His demeanor wasn’t any more agitated than someone waiting in line, which I took to be a sign of some calm good-naturedness. As he shifted his weight, standing blocked by the crowd, I saw what he had tossed onto the grass was a binder full of papers. Not typical litter. Oops.

He was of average height and weight – taller than me but not imposingly so, slightly stocky with middle-aged roundness around the gut. He had leathery, mottled skin and the overall hoary appearance common among heavy smokers, or maybe someone who used to smoke a lot.

But what tipped the balance in favor of another exchange was that he had looked back at me, too, not angrily, and at the same time we realized we were wearing the same shirt from the conference. Then we seemed to both recognize each other from, of all things, a choir rehearsal associated with the conference. (Yes, some musically-inclined soul had the idea that music was a good venue to share environmental messages, and thankfully had the conducting and composing expertise to make it happen. So this was the second Environment & Urban Societies conference that had had a volunteer choir, and we were both in it.)

That little bit of commonality emboldened me to say, “I’m sorry. I really thought you were littering–” but before I finished he waved me off and in a gruff voice said, “Forget it.”

“I work at a nature preserve,” I pressed on, “so I’m so used to dealing with…” Words failed me – should I say ‘litter’ again? In the same conversation – the second or third sentence I was saying to the guy? I gestured vaguely at what I’d thought was his trash, which I’d realized was a binder, and now it was dawning on me that the binder was probably the music from rehearsal. Yeesh, did I feel unobservant and gun-shy about jumping to conclusions.

But he was unfazed by my fumbling and said, ‘Hey, I know. I tell crapheads to pick up their shit all the time. And it’s not even my job – I don’t work for an environmental place.” He paused, perhaps calculating the value of continuing our exchange, or the intensity of whatever he was feeling at the time, weighing whether he wanted to say more. He seemed to unwind slightly as he looked around and continued, “I’m tired of people who treat everywhere like it’s a trashcan, like the earth is one big trash can.”

He was indicating the space around us but I could tell his mental reach with that gesture encompassed the globe, maybe even the space around the globe, where thousands of pounds of our human-made satellite debris orbits even now… and maybe it included companies who leave trails of trash and environmental damage like they own the earth – the whole earth – or worse, like no one owns it, so no one inherits it, and it has no inherent value.
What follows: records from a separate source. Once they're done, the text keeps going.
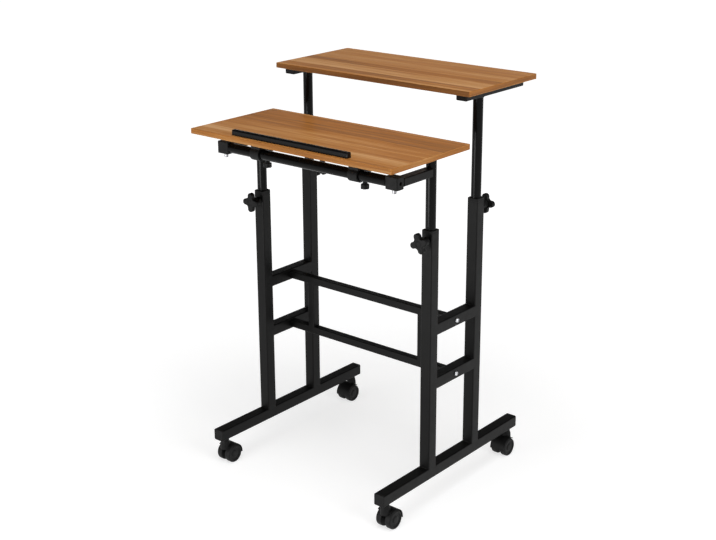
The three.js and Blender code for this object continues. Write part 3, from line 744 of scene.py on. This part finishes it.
side_rail = square_tube(
    "side_rail_tube_right", (FOOT_X - RAIL_WIDTH / 2, RAIL_FRONT, RAIL_Z - RAIL_HEIGHT / 2),
    (FOOT_X + RAIL_WIDTH / 2, RAIL_REAR, RAIL_Z + RAIL_HEIGHT / 2), 1, RAIL_CORNER, TUBE_WALL)
drill(side_rail, (FOOT_X, FRONT_Y, RAIL_Z - 0.015), (0, 0, 0.03), BORE_RADIUS, 72)
dress_pair(side_rail, satin_powder_coat, "frame_steel", "desk_frame", "side_rail_right")

rail_beads = []
for way in (-1, 1):
    bead = weld_bead("rail_weld", 0.0175, FINE_BEAD_RADIUS)
    put(bead, (FOOT_X + way * 0.0087, RAIL_REAR + 0.0003, RAIL_Z))
    rail_beads.append(bead)
dress_pair(joined("side_rail_welds_right", rail_beads), satin_powder_coat, "frame_steel", "desk_frame")


# Front rail: the same round tube as the posts, laid across between the corner blocks. The desk
# top tilts on it.
AXIS_Y = -0.22
FRONT_RAIL_HALF = 0.2462

front_rail = round_tube("front_rail_tube", -FRONT_RAIL_HALF, FRONT_RAIL_HALF)
turn(front_rail, 1, 90)
put(front_rail, (0, AXIS_Y, RAIL_Z))
dress(front_rail, smooth_black_paint, "slide_steel", "desk_frame", "front_rail")


# Corner blocks: moulded plastic, with a round spigot in the front rail and a square one in the
# side rail. A hole through the outer face shows the rail's bore, and a zinc screw with a tall
# round head and a cross recess comes up from below.
BLOCK_LOW = (0.2465, -0.233, 0.835)
BLOCK_HIGH = (0.2825, -0.207, 0.865)
BLOCK_X = 0.2645
SPIGOT_HALF = 0.0107
SCREW_HEAD = 0.0105
SLOT_HALF = 0.0004


def cross_recess(screw, face, half, depth):
    for long, short in ((half, SLOT_HALF), (SLOT_HALF, half)):
        cut_with(screw, block("slot", (-long, -short, face - 0.001), (long, short, face + depth)))


corner_block = block("corner_block_moulding_right", BLOCK_LOW, BLOCK_HIGH)
round_edges(corner_block, running_along(2), 0.0045, 6)
round_edges(corner_block, lying_at(2, BLOCK_LOW[2], BLOCK_HIGH[2]), 0.0012, 3)
square_spigot = block("square_spigot", (FOOT_X - SPIGOT_HALF, -0.209, RAIL_Z - 0.0082),
                      (FOOT_X + SPIGOT_HALF, -0.182, RAIL_Z + 0.0082))
round_edges(square_spigot, running_along(1), 0.0017, 2)
cut_with(corner_block, square_spigot, "UNION")
round_spigot = disc("round_spigot", SPIGOT_HALF, 0.0125, 0)
put(round_spigot, (0.237, AXIS_Y, RAIL_Z))
cut_with(corner_block, round_spigot, "UNION")
drill(corner_block, (0.29, AXIS_Y, RAIL_Z), (-0.07, 0, 0), 0.004)
countersink = turned("countersink", [(0.004, 0.2815), (0.0053, 0.2831)])
turn(countersink, 1, 90)
put(countersink, (0, AXIS_Y, RAIL_Z))
cut_with(corner_block, countersink)
drill(corner_block, (BLOCK_X, AXIS_Y, BLOCK_LOW[2] - 0.002), (0, 0, 0.0115), 0.0023)

block_screw = turned("block_screw_right", [
    (0.0038, -SCREW_HEAD), (0.0045, 0.0004 - SCREW_HEAD), (0.0049, 0.0012 - SCREW_HEAD),
    (0.0049, -0.0012), (0.0046, -0.0009), (0.0046, 0), (0.002, 0), (0.002, 0.0084), (0.0012, 0.009),
])
cross_recess(block_screw, -SCREW_HEAD, 0.0026, 0.0016)
put(block_screw, (BLOCK_X, AXIS_Y, BLOCK_LOW[2] - 0.0003))
# Painted shade: a darkened copy of the bright zinc for the screws that sit in shade under the desk top.
shaded_zinc = plated("shaded_zinc", (0.2, 0.2, 0.21), (0.34, 0.34, 0.35))
dress_pair(corner_block, moulded_plastic, "black_plastic", "desk_frame", "corner_block_right")
dress_pair(block_screw, shaded_zinc, "zinc", "desk_frame", "corner_screw_right")


# Boards: chipboard, 13 mm thick, under a wood-grain laminate printed as long strips that run the
# length of the desk. Edging is ironed round all four sides, and the arrises are broken. The edging
# on the long edges is painted darker as painted shade, a little on the desk and much more on the
# shelf, whose front edge lies in the desk top's shadow.
BOARD_CORNER = 0.004
BOARD_ARRIS = 0.0009
EDGE_BAND = 0.0012
STRIP_WIDTH = 0.031


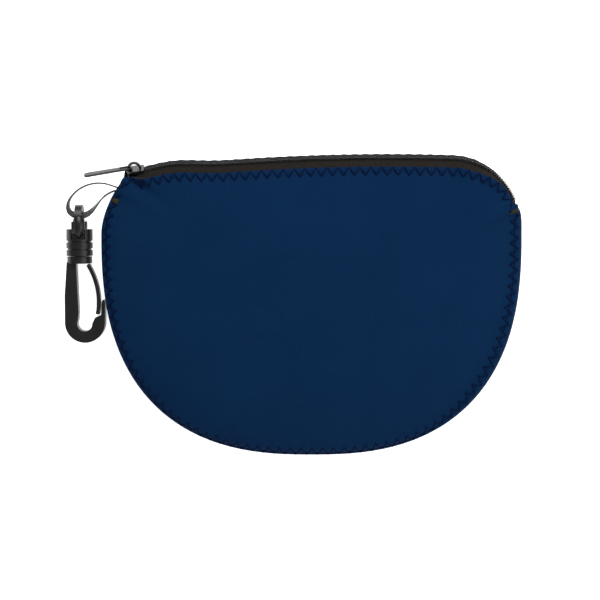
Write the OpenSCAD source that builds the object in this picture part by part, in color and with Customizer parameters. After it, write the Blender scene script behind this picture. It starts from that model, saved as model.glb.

I’d been nodding as he spoke as a conciliatory gesture and to show my support for the sentiment. I even said something lame like, “Yeah, totally” just to be sure he knew I felt we were on the same side.

I figured it was time to wrap up this exchange with this middle-aged stranger on a positive note. “Well, I didn’t realize you were with the conference,” I began, but again he spoke over me in that gravelly voice which probably served him well in the bass section.

“Yeah, but that doesn’t mean jack. I’ve seen people in there walking in with Styrofoam cups, or throwing away those stupid-ass plastic water bottles. Throwing them away. At an environmental thing. People are clueless. Even when they care. So just being in this conference–” he shrugged and shook his head– “people just don’t know.”

It’s hard to pinopoint the mental calculus involved in any human exchange. Below the level of consciousness, we evaluate all sorts of factors: the value of our interaction with the person, his or her honesty or intentions, subtle cues about health and attractiveness or repulsion, thoughts of other things to do, social fears and morés and consequences. Somewhere in this brief exchange, I decided I liked the guy. And I dared to engage.

“Even if they do know,” I continued for us both, “you’re never sure if they care at all. There are too many people who know, on some level, that littering is bad and they just don’t care. Or it’s an inconvenience to have to deal with it, and they don’t want to be inconvenienced.”

I figured I’d prattled too much for a typical stranger exchange, but he hadn’t lost interest; on the contrary, he seemed to be digging in.

He answered, “Yeah. Ethics can be inconvenient. Look, I’m an atheist, and people think that means I have no ethics, but that’s not true, that’s not what it means. I have strong morals and they’re based on observation and trying to make things better. And I observe that humans make a lot of stuff worse. It’s just what we do – it’s natural, not intentional.” He took a deep ragged breath like he was sucking air through a cigarette, like this way of thinking made him tired and wired at the same time. “We’ve never had to change our behavior before, because up until now we couldn’t have much impact on the globe. There were too few of us, we didn’t have the technology then. Now, we have to totally re-steer our species to do what’s NOT natural, to do what’s NOT convenient, so we don’t ruin what we’ve got.”

I had noticed other people standing around were starting to get interested, to turn toward us subtly and lean in slightly. I was happy to see this could potentially blossom into a philosophical conversation among new acquaintances.

A woman standing near the man chimed in sardonically, “Like, we have to act like our future depends on sharing the planet?” A lovely, wry statement – obvious to conservationists, hard to swallow for the average human when she or he realizes the implications for business and personal life.

In only a few minutes, the conversation had turned from an affront to a pleasant camaraderie. I could feel the warmth of growing respect blooming in my smile.

The aforementioned announcement served as an interruption, after which our group disbanded, but I knew I’d be seeing the man and the other people throughout the conference. Some in rehearsal. Ours is a small, though growing, world of people who care enough about the environment to take time off work to go to conferences like these and gripe and grow and learn and lead. We’d run into each other again, and after a few fumbling, awkward exchanges, we’d delve back into sharing ideas and groping toward changing the world for the better.

 

If you’ve read this far, I thank you for sharing this experience with me, and apologize for going over my self-imposed 500 words limit. Those who know me well know that my dreams are vivid, and I didn’t want to break this one into a series or boil it down past its subtlety, which I hope I’ve conveyed. Hopefully you’ve enjoyed this trip into one of the worlds my brain conjured during sleep.